Consolider le partenariat gouvernement-société civile
Le Secrétaire Exécutif du Réseau G5 Sahel de lutte contre l’esclavage, M. Ali Bouzou a de son côté salué l’engagement du gouvernement mauritanien dans la lutte contre l’esclavage, ce qui s’est traduit selon lui par l’onction donnée à l’organisation d’un forum sur l’esclavage, un sujet tabou il y a quelques années et qui plus est, avec une ONG qui était interdite et soumise à moult tracas.

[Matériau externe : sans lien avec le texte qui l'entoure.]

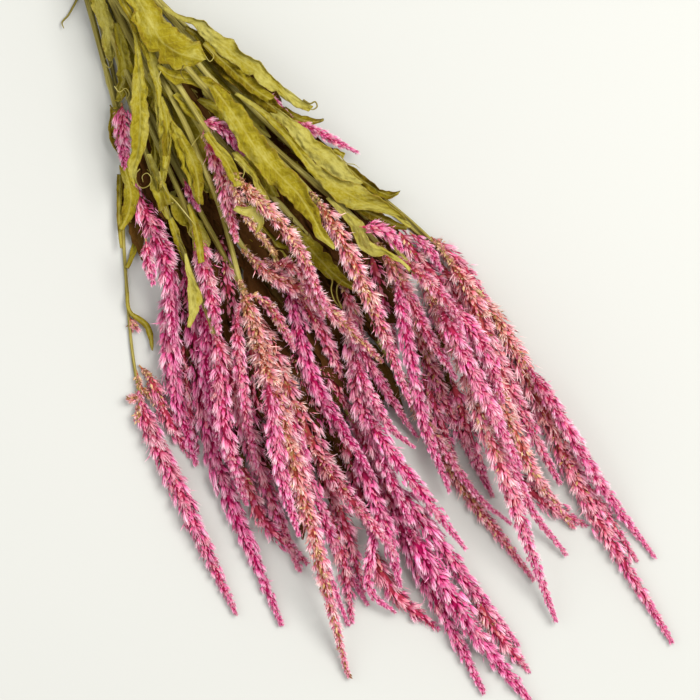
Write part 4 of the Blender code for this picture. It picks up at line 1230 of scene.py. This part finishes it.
def floret_material():
    m = Nodes("floret")
    t, tone, age, kind = m.parts()
    # the short scales inside, the core and the clusters along the top keep colours nearer a floret's darker
    # foot: painted shade
    t = m.math("MULTIPLY", t, m.remap(kind, 0.65, 0.8, 0.75, 1.0))
    # both ramps run from a dark foot to a pale tip: partly the florets' own colour, partly painted shade at
    # the foot where they crowd
    fresh = m.ramp(t, (0, 0.48, 0.010, 0.12), (0.25, 0.67, 0.088, 0.285), (0.55, 0.76, 0.24, 0.435),
                   (0.8, 0.81, 0.44, 0.59), (1, 0.87, 0.68, 0.76))
    old = m.ramp(t, (0, 0.48, 0.08, 0.03), (0.25, 0.69, 0.23, 0.18), (0.55, 0.83, 0.51, 0.44),
                 (0.8, 0.91, 0.73, 0.61), (1, 0.95, 0.92, 0.83))
    age = m.remap(age, 0.1, 1.0)
    colour = m.mix(age, fresh, old)
    # scales inside the spike, the core and the clusters along the top are painted darker, painted shade;
    # bracts are golden
    inside = m.mix(age, (0.34, 0.006, 0.07), (0.30, 0.09, 0.03))
    colour = m.mix(m.remap(kind, 0.3, 0.8, 0.9, 0.0), colour, inside)
    bract = m.ramp(tone, (0, 0.22, 0.09, 0.03), (0.5, 0.39, 0.22, 0.09), (1, 0.56, 0.38, 0.21))
    colour = m.mix(m.math("LESS_THAN", kind, 0.2), colour, bract)
    # each scale has its own shade, shifted by its spike's painted light, and fine streaks along it
    streak = m.noise((7.0, 0.5), 3.0)
    light = m.math("ADD", m.remap(tone, 0, 1, 0.80, 1.20), m.remap(streak, 0.3, 0.7, -0.16, 0.16))
    shade = m.node("CombineColor", light, light, light).outputs[0]
    colour = m.mix(1.0, colour, shade, "MULTIPLY")
    return m.finish(colour, streak, (0.62, 0.82), 0.03, streak, 0.5, 0.0002)


def leaf_material():
    m = Nodes("dried leaf")
    _, tone, reach, old = m.parts()
    across, along = m.node("SeparateXYZ", m.grain()).outputs[:2]
    across = m.math("ABSOLUTE", across)
    patches = m.noise((0.10, 0.05))
    mottle = m.noise((0.8, 0.35), 5.0, 0.65)
    shade = m.math("ADD", m.weigh((patches, 0.45), (mottle, 0.4)), m.remap(tone, 0, 1, -0.10, 0.22))
    colour = m.ramp(shade, (0.24, 0.055, 0.029, 0), (0.38, 0.155, 0.112, 0.004), (0.5, 0.259, 0.209, 0.011),
                    (0.68, 0.387, 0.345, 0.087))
    # side veins and the midrib are paler
    vein = m.math("SUBTRACT", along, m.math("MULTIPLY", across, VEIN_SLANT))
    vein = m.math("ABSOLUTE", m.math("SINE", m.math("MULTIPLY", vein, math.pi / VEIN_STEP)))
    veins = m.math("MULTIPLY", m.remap(vein, 0.0, 0.22, 1.0, 0.0), m.remap(reach, 0.75, 0.95, 0.5, 0.0))
    pale = m.math("MAXIMUM", veins, m.remap(across, 0.35, 0.75, 0.85, 0.0), clamp=True)
    colour = m.mix(m.math("MULTIPLY", pale, 0.5), colour, (0.39, 0.343, 0.087))
    # brown, brittle rims and specks; old paints a leaf dark brown all over, partly the brown of dead leaves
    # and partly painted shade for the low leaves in the gaps
    fleck = m.noise((0.9, 0.8), 5.0, 0.65)
    brown = m.math("MULTIPLY", m.remap(reach, 0.72, 1.0), m.remap(fleck, 0.45, 0.62, 0.0, 0.75))
    colour = m.mix(brown, colour, (0.191, 0.104, 0.024))
    colour = m.mix(m.math("MULTIPLY", old, 0.98), colour, (0.054, 0.018, 0.004))
    crease = m.math("ABSOLUTE", m.math("SUBTRACT", m.noise((0.9, 0.28), 3.0, 0.6), 0.5))
    height = m.weigh((vein, 0.5), (fleck, 0.6), (crease, 3.0))
    return m.finish(colour, mottle, (0.58, 0.82), 0.06, height, 0.7, 0.0007)


def stem_material():
    m = Nodes("dried stem")
    _, tone, _, kind = m.parts()
    streak = m.noise((1.3, 0.05), 4.0, 0.6)
    shade = m.weigh((streak, 0.7), (m.noise((0.2, 0.04)), 0.3))
    shade = m.math("ADD", shade, m.remap(tone, 0, 1, -0.08, 0.08))
    colour = m.ramp(shade, (0.32, 0.068, 0.044, 0.004), (0.45, 0.191, 0.155, 0.024),
                    (0.57, 0.315, 0.267, 0.063), (0.7, 0.43, 0.383, 0.144))
    # the cut end shows its pith
    colour = m.mix(m.remap(kind, 0.2, 0.8, 1.0, 0.0), colour, (0.574, 0.495, 0.319))
    return m.finish(colour, streak, (0.5, 0.75), 0.2, streak, 0.5, 0.0004)


def rubber_material():
    m = Nodes("rubber")
    dust = m.noise((0.8, 0.35), 4.0, 0.6)
    colour = m.ramp(dust, (0.3, 0.30, 0.17, 0.075), (0.5, 0.42, 0.26, 0.13), (0.72, 0.52, 0.36, 0.21))
    return m.finish(colour, dust, (0.42, 0.68), 0.4, dust, 0.35, 0.0003)


def floor_material():
    m = Nodes("floor")
    place = m.node("TexCoord").outputs["Object"]
    soft = m.node("TexNoise", Vector=place, Scale=2.0, Detail=1.0, Roughness=0.55).outputs["Fac"]
    m.link(m.ramp(soft, (0.3, 0.466, 0.471, 0.451), (0.7, 0.485, 0.49, 0.469)), m.shader.inputs["Base Color"])
    m.shader.inputs["Roughness"].default_value = 0.9
    m.shader.inputs["Specular IOR Level"].default_value = 0.1
    return m.material


FLORET, LEAF, STEM, RUBBER = floret_material(), leaf_material(), stem_material(), rubber_material()


# --- The bunch -----------------------------------------------------------------------------------

heads, leaves, sprigs, pile = lay_bunch()
stems = [line for line, _, _ in heads.values()]
band_low, band_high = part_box("rubber_band")
band_y = band_outline(stems, BAND_CLEARANCE + BAND_CORD)[:, 0]
SHIFT = np.array([(band_low[0] + band_high[0]) / 2,
                  (band_low[1] + band_high[1]) / 2 - (band_y.min() + band_y.max()) / 2 * MM, 0.0])


def place_gap_shade_leaves(seed):
    """The dark leaves that stand for shade among the stems, along the way that the bunch fans out: stem,
    width, height and points of each leaf.
    """
    rng = np.random.default_rng(seed)
    low_stems = list(heads)[:GAP_SHADE_STEMS]
    found = []
    while len(found) < GAP_SHADE_LEAVES:
        x = rng.uniform(*GAP_SHADE_START)
        y = rng.uniform(np.interp(x, GAP_SHADE_X, GAP_SHADE_LOW), np.interp(x, GAP_SHADE_X, GAP_SHADE_HIGH))
        way = y / (x + 25) + rng.normal(0, 0.12)
        length = rng.uniform(*GAP_SHADE_LENGTHS)
        mid = (x + length / 2, y + way * length / 2 + rng.normal(0, 4))
        end_x, end_y = x + length, y + way * length
        inside = np.interp(end_x, GAP_SHADE_X, GAP_SHADE_LOW) < end_y < np.interp(end_x, GAP_SHADE_X, GAP_SHADE_HIGH)
        if inside and end_x <= np.interp(end_y, *GAP_SHADE_END):
            nearest = min(low_stems, key=lambda name: np.hypot(*(heads[name][0].xy - (x, y)).T).min())
            width, height = rng.uniform(*GAP_SHADE_WIDTHS), rng.uniform(*GAP_SHADE_HEIGHTS)
            found.append((nearest, width, height, [(x, y), mid, (end_x, end_y)]))
    return found


def on_stem(rows, name):
    """The rows of a table that belong to this stem, each after its number in the table."""
    return [(k, *row[1:]) for k, row in enumerate(rows) if row[0] == name]


def plume(name, number):
    """A plume with its side spikes, the hidden spikes under it and the tufts on its stem."""
    shape = Shape()
    stem_line, line, sides = heads[name]
    ages, *side_ages = AGES[name]
    shade = PAINTED_LIGHT_SHIFTS.get(name, USUAL_PAINTED_LIGHT)
    spike(shape, line, 0.0, ages, PLUME_SEED + number, 1.0, BACKS.get(name, USUAL_BACK), shade)
    for k, (side, bare) in enumerate(sides):
        seed = SIDE_SEED + number * MOST_ON_A_STEM + k
        spike(shape, side, 0.3 * bare, side_ages[k], seed, 1.0, 0.0, shade)
    for k, half, *points in on_stem(EXTRA_SPIKES, name):
        xy, along = curve_through(points)
        radius = plume_radius(along, half)
        spike(shape, Line(xy, radius - PRESSED_FLAT, along, radius), 0.0, (0.5, 0.25), EXTRA_SEED + k, 0.6)
    for k, half, *points in on_stem(TUFTS, name):
        xy, along = curve_through(points, 1.0)
        z = np.full(len(xy), stem_line.z[nearest_point(stem_line.xy, points[0])])
        spike(shape, Line(xy, z, along, np.full(len(xy), half)), 0.0, (0.9, 0.6), TUFT_SEED + k)
    return shape


def leafy_stem(name, number):
    """A stem with its leaves, and the small leaves, threads and brown leaves next to it; the brown ones are
    painted dark, painted shade in the gaps.
    """
    shape = Shape()
    line = heads[name][0]
    reach = [float(np.interp(at.leaves_at, line.xy[:, 0], line.along)) for at in LEAVES if at.stem == name]
    stem(shape, line, STEM_SEED + number, reach, THIN_STEMS.get(name, 1.0))
    for k, blade in enumerate(leaves[name]):
        seed = LEAF_SEED + number * MOST_ON_A_STEM + k
        if (name, k) in TRACED:
            tone, *edges = TRACED[name, k]
            leaf(shape, *between_edges(*edges, blade[0]), seed, 1.2, 0.25, tone=tone)
        else:
            leaf(shape, *blade, seed, 1.2)
    for k, tone, height, *edges in on_stem(MORE_LEAVES, name):
        leaf(shape, *between_edges(*edges, pile, height), MORE_SEED + k, 1.3, 0.3, fine=0.8, tone=tone)
    for k, tone, radius, share, points in on_stem(THREADS, name):
        thread(shape, points, radius, share, tone, THREAD_SEED + k)
    # the low leaves and those among the stems are painted dark brown by old: painted shade in the gaps
    for k, width, *points in on_stem(UNDER_LEAVES, name):
        leaf(shape, *low_leaf(width, points, 4.0), UNDER_SEED + k, 1.0, 0.3, 0.92, 0.6)
    for k, width, height, points in on_stem(gap_shade_rows, name):
        leaf(shape, *low_leaf(width, points, height), GAP_SHADE_SEED + k, 1.2, 0.3, 1.0, 0.4)
    return shape


def finish_piece(shape, name, node, slot, *materials):
    piece = shape.object(name, materials)
    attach(piece, "root")
    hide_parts(node)


gap_shade_rows = place_gap_shade_leaves(31)
for number, name in enumerate(heads):
    finish_piece(plume(name, number), "plume_" + name, "head_" + name, "florets", FLORET)
    finish_piece(leafy_stem(name, number), "leafy_" + name, "leafy_stem_" + name, "foliage", STEM, LEAF)
for name, line in sprigs.items():
    shape = Shape()
    spike(shape, line, 0.0, (0.35, 0.1), SPRIG_SEED + int(name))
    finish_piece(shape, "small_spike_" + name, "side_spike_" + name, "florets", FLORET)
shape = Shape()
band(shape, stems, BAND_SEED)
finish_piece(shape, "wound_band", "rubber_band", "band", RUBBER)


# --- Floor, light and camera ---------------------------------------------------------------------

# The picture, in metres: its right-hand way on the floor, its middle there, its width and the camera's height
TURN = math.atan2(0.845, 0.534)
VIEW_CENTRE = Vector((0.2947 + SHIFT[0], 0.0030 + SHIFT[1], 0.0))
FRAME_WIDTH = 0.4105
DISTANCE = 3.0
SENSOR = 36.0
FLOOR_SIZE = 30.0
FLOOR_Z = -0.0002

scene = bpy.context.scene


def placed(name, data, location):
    obj = bpy.data.objects.new(name, data)
    scene.collection.objects.link(obj)
    obj.location = location
    return obj


def floor_mesh():
    mesh = bpy.data.meshes.new("floor")
    far = FLOOR_SIZE / 2
    corners = [(x, y, FLOOR_Z) for x, y in ((-far, -far), (far, -far), (far, far), (-far, far))]
    mesh.from_pydata(corners, [], [(0, 1, 2, 3)])
    mesh.materials.append(floor_material())
    return mesh


def lamp(name, right, up, height, size, power, colour):
    """A soft square lamp, placed by metres to the right of and above the picture's middle."""
    data = bpy.data.lights.new(name, "AREA")
    data.shape = "SQUARE"
    data.size = size
    data.energy = power
    data.color = colour
    x = VIEW_CENTRE.x + right * math.cos(TURN) - up * math.sin(TURN)
    y = VIEW_CENTRE.y + right * math.sin(TURN) + up * math.cos(TURN)
    obj = placed(name, data, (x, y, height))
    obj.rotation_euler = (VIEW_CENTRE - obj.location).to_track_quat("-Z", "Y").to_euler()


placed("floor", floor_mesh(), (0, 0, 0))
lamp("key", 0.95, 0.5, 2.0, 1.2, 64.0, (1.0, 0.985, 0.95))
lamp("fill", -1.4, 0.3, 1.5, 1.6, 10.0, (0.96, 0.98, 1.0))

scene.view_settings.view_transform = "Standard"
scene.view_settings.look = "None"
scene.world = bpy.data.worlds.new("studio")
scene.world.use_nodes = True
background = scene.world.node_tree.nodes["Background"]
background.inputs["Color"].default_value = (1.0, 0.985, 0.96, 1)
background.inputs["Strength"].default_value = 0.81

camera = bpy.data.cameras.new("camera")
camera.sensor_width = SENSOR
camera.lens = SENSOR * DISTANCE / FRAME_WIDTH
camera.clip_start, camera.clip_end = 0.1, 50.0
scene.camera = placed("camera", camera, (VIEW_CENTRE.x, VIEW_CENTRE.y, DISTANCE))
scene.camera.rotation_euler = (0, 0, TURN)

« L’espace Sahel est devenu depuis plus d’une décennie le théâtre privilégié des terroristes, dont les causes ne sont pas dues seulement à la pauvreté, l’ignorance ou au banditisme, mais aussi aux inégalités sociales, dont celles relevant de l’esclavage » a-t-il averti.
Trois tables-rondes
La première journée du colloque sous-régional de Nouakchott sur l’esclavage a été marquée dans l’après-midi par trois panels qui ont porté sur l’expérience de la société civile dans la lutte contre l’esclavage, les aspects psychosociaux de l’esclavage et ses ramifications, et enfin, les causes et les conséquences de l’esclavage.
Demain, jeudi 17 mars 2022, dernière journée du colloque, les participants suvront le quatrième panel qui portera sur les défis et perspectives de la lutte contre l’esclavage au Sahel. Des travaux de groupe sont prévus en fin d’heure avec la validation attendue du Manuel de lutte contre l’esclavage au Sahel.
Deux interventions par visioconférence sont au programme. Une intervention du Fonds de contributions volontaires des Nations Unies pour la lutte contre les formes contemporaines d’esclavage, relevant du Haut-commissariat des Nations Unies pour les droits de l’homme, depuis Genève.
Une deuxième intervention depuis Genève également de Jean-Marie Kagabo du BIT, sur les principes et les droits fondamentaux du Travail.